■ **What to produce**
Locate every line in the material below that has the word "part". Copy each of those lines.

■ **Information given**

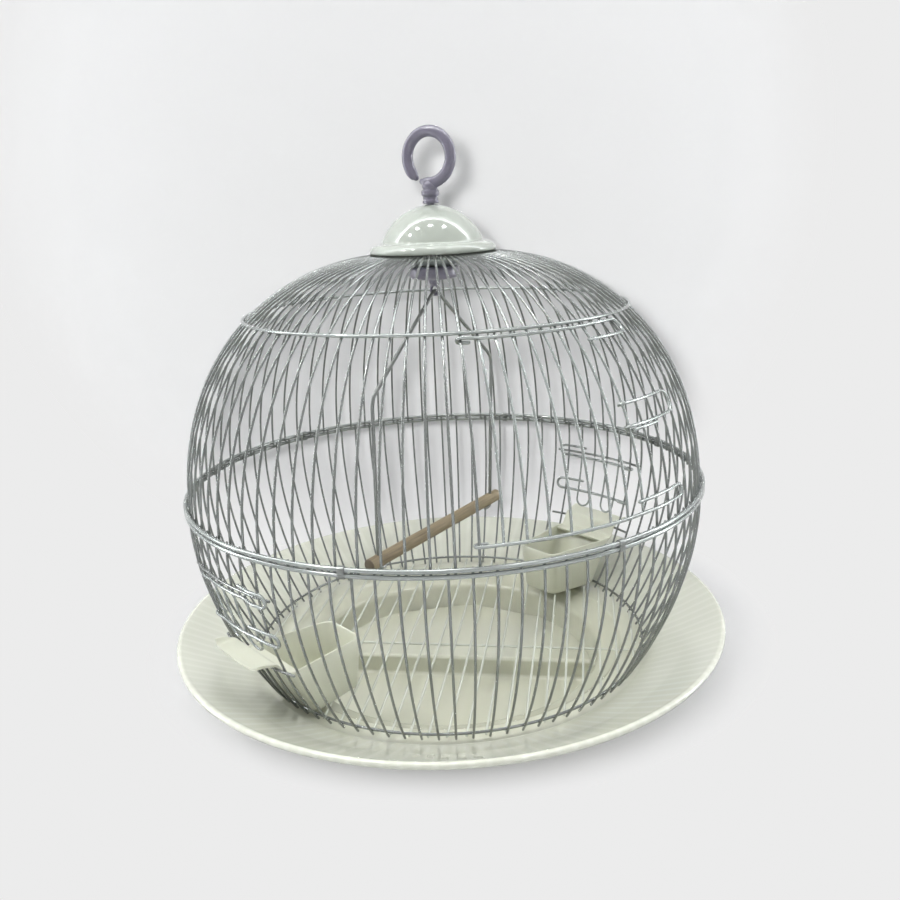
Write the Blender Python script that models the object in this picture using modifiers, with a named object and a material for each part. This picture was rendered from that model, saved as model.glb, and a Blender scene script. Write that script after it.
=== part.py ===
"""Round wire bird cage on a moulded tray, with a hinged main door, two feeder doors and a swing.

Metres, +Z up. The origin is on the floor under the middle of the tray, and the front is -Y.
Azimuths are degrees about +Z from +X, so the front is at 270. Heights on the wire body are
counted from the seam between its two halves, which is SEAM_HEIGHT above the floor.
"""
import math

import bmesh
import bpy
import numpy as np
from mathutils import Matrix, Vector

# Wire diameters
RIB_WIRE = 0.0016
RIM_WIRE = 0.0028
BAND_WIRE = 0.0021
FLOOR_RING_WIRE = 0.0022
FLOOR_RING_OUT = 0.00036
FLOOR_RING_DOWN = 0.00055
FLOOR_WIRE = 0.0016
FRAME_WIRE = 0.0018
DOOR_WIRE = 0.0021
SWING_WIRE = 0.0025

# Clearances
SEAT_GAP = 0.0003
HINGE_PLAY = 0.0006
WELD_SHARE = 0.6

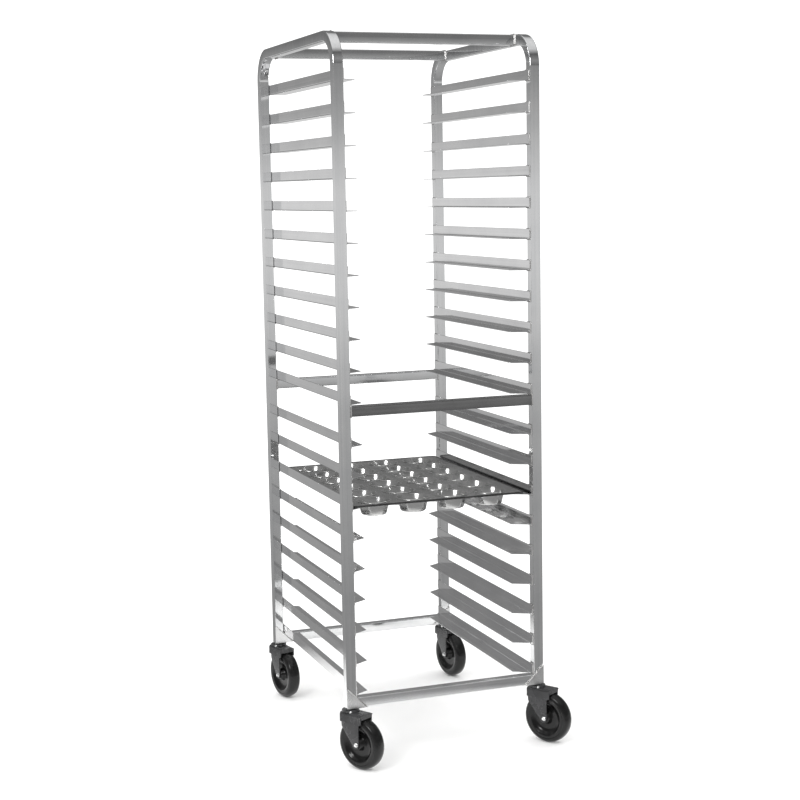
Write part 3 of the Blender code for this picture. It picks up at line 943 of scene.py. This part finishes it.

■ **Response below**
Write the Blender Python script that models the object in this picture using modifiers, with a named object and a material for each part. This picture was rendered from that model, saved as model.glb, and a Blender scene script. Write that script after it.
=== part.py ===
Write part 3 of the Blender code for this picture. It picks up at line 943 of scene.py. This part finishes it.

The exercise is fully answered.